— start Provided information —
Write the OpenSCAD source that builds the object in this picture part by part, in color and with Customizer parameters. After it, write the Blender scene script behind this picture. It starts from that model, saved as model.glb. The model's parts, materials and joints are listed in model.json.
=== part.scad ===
— end Provided information —
— start Provided information —
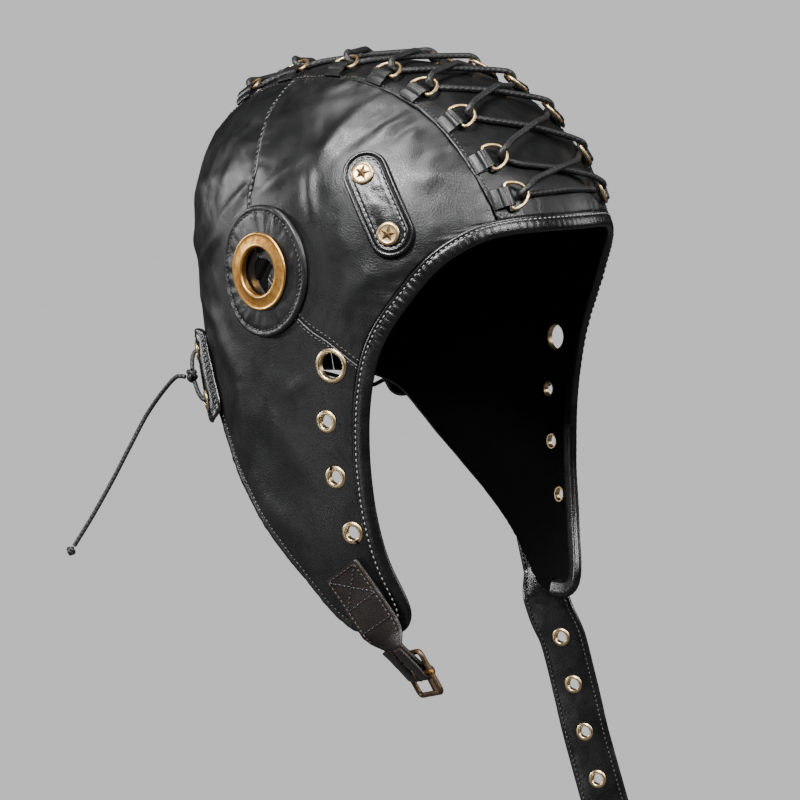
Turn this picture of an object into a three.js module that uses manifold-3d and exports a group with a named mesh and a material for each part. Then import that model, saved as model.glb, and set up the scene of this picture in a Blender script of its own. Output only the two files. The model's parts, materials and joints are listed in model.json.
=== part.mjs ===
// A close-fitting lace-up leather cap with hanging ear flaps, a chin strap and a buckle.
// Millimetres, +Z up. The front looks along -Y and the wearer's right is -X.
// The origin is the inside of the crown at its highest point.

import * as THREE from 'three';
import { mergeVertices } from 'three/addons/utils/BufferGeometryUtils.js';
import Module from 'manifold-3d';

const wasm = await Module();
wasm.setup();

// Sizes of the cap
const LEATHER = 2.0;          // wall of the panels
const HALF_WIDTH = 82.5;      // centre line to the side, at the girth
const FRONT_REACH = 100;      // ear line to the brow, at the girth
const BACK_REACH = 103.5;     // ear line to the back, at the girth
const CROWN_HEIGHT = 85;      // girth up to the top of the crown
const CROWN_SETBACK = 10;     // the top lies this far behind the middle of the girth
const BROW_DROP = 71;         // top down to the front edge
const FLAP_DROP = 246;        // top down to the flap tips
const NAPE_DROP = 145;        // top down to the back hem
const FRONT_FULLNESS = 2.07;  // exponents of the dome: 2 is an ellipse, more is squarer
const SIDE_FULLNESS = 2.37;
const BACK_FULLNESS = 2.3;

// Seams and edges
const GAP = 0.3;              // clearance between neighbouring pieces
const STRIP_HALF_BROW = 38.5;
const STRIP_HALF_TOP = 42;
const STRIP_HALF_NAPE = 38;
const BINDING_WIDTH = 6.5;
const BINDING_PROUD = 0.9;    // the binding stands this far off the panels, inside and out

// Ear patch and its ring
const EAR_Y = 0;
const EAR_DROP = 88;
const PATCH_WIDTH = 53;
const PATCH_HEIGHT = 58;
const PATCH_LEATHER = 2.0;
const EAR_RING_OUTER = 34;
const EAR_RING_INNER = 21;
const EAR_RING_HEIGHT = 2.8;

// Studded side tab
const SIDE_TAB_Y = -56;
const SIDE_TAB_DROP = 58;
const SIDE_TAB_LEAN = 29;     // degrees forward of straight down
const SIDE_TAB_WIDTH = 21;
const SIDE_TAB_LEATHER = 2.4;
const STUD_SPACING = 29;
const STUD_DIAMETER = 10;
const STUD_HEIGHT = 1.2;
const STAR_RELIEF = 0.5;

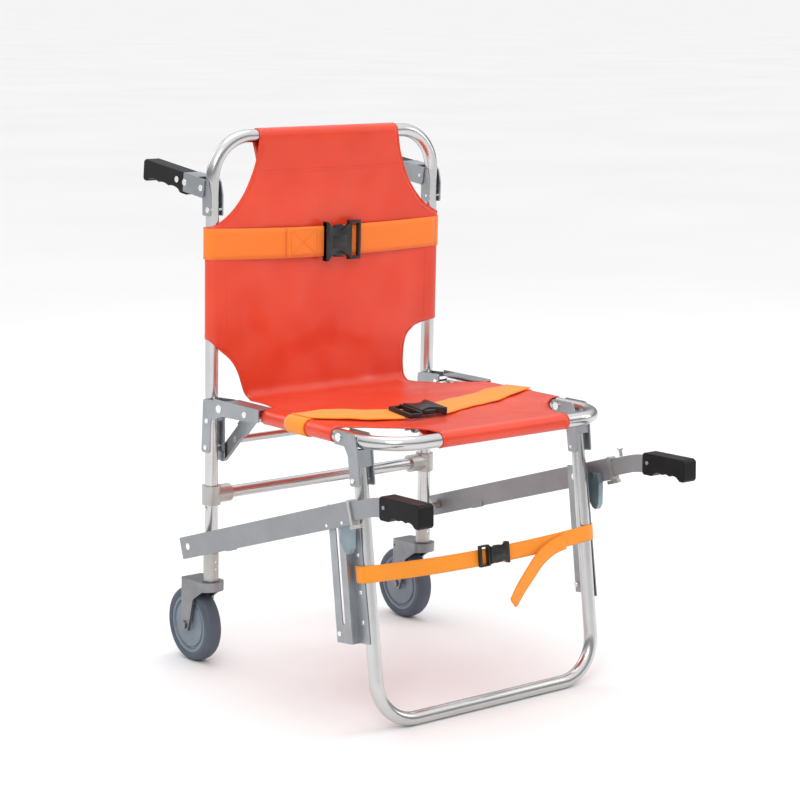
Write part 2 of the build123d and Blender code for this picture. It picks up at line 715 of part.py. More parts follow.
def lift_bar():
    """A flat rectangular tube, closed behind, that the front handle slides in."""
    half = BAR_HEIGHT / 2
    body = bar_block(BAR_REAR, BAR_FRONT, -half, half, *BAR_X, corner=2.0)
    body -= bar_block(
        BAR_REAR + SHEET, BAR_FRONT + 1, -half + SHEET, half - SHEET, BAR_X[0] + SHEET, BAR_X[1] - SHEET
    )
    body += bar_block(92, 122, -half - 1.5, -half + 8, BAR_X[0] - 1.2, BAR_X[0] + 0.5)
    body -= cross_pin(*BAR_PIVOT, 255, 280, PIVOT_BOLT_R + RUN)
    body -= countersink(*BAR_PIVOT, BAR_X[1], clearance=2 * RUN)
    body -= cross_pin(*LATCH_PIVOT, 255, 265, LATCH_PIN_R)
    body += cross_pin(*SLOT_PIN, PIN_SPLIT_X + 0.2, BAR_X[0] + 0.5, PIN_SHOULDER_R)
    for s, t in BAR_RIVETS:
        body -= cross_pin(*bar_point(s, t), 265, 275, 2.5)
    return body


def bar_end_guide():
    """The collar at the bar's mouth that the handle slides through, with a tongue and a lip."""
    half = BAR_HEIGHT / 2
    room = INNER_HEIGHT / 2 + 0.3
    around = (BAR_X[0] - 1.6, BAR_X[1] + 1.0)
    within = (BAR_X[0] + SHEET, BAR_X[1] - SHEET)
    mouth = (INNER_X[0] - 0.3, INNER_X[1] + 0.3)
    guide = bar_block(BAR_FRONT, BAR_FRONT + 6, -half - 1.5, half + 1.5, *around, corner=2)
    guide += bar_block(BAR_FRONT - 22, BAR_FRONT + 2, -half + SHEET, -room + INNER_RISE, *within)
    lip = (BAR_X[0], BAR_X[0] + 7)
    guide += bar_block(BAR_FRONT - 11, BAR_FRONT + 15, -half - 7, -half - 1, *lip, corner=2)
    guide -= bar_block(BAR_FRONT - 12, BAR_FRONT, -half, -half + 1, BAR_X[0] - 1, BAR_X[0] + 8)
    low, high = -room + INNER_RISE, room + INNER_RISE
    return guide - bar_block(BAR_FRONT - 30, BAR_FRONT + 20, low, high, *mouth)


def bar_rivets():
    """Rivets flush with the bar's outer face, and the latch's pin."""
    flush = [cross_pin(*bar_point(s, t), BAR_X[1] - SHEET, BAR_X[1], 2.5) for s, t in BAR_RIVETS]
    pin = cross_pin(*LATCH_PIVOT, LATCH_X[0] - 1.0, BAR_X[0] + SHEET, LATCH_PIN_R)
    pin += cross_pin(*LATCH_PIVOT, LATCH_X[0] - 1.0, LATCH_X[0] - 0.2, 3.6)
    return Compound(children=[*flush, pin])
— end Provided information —
— start Provided information —
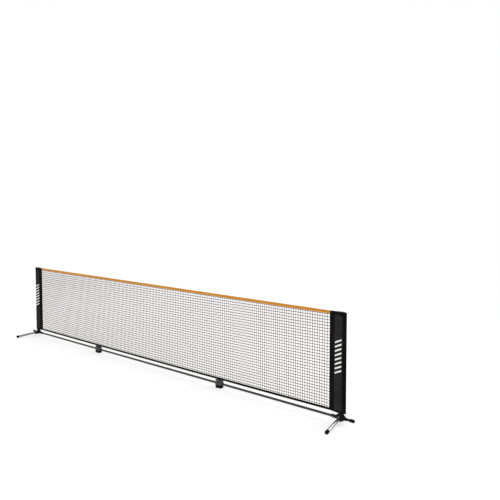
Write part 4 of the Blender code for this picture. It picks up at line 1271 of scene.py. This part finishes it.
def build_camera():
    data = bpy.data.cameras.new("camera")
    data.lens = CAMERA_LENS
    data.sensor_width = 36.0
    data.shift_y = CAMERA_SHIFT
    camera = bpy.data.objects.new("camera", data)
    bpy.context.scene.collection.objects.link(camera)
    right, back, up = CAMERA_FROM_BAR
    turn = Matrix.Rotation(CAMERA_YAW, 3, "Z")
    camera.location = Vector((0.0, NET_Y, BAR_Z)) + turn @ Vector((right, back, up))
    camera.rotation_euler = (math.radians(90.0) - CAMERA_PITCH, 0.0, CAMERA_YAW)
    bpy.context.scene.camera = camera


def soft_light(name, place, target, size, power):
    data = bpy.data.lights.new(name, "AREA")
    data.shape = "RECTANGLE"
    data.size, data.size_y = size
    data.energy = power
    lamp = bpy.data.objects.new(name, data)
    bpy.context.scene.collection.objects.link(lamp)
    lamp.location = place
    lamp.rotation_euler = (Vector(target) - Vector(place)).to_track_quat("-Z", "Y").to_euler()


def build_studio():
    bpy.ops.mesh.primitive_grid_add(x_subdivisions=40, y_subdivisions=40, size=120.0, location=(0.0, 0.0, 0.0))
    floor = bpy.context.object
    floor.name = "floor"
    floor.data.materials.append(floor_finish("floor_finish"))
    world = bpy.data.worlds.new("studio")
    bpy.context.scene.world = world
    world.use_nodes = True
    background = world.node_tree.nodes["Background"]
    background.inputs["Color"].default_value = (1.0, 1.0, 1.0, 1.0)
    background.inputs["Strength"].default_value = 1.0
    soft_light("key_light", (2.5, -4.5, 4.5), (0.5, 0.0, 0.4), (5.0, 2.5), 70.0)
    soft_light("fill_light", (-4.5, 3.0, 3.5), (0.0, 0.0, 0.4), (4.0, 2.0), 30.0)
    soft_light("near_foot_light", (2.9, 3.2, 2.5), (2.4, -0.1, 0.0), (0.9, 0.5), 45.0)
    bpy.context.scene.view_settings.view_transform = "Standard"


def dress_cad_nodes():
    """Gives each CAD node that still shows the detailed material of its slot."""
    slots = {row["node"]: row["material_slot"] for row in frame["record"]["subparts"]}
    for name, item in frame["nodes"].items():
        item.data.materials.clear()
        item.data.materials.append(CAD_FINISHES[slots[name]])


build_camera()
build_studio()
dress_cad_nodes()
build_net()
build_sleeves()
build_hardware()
— end Provided information —
• [Work to be completed]: Looking at the data above, return every line from the one with "Turn this picture" down to the one with "wasm.setup();", exactly and inclusively.

• [Written answer]:
Turn this picture of an object into a three.js module that uses manifold-3d and exports a group with a named mesh and a material for each part. Then import that model, saved as model.glb, and set up the scene of this picture in a Blender script of its own. Output only the two files. The model's parts, materials and joints are listed in model.json.
=== part.mjs ===
// A close-fitting lace-up leather cap with hanging ear flaps, a chin strap and a buckle.
// Millimetres, +Z up. The front looks along -Y and the wearer's right is -X.
// The origin is the inside of the crown at its highest point.

import * as THREE from 'three';
import { mergeVertices } from 'three/addons/utils/BufferGeometryUtils.js';
import Module from 'manifold-3d';

const wasm = await Module();
wasm.setup();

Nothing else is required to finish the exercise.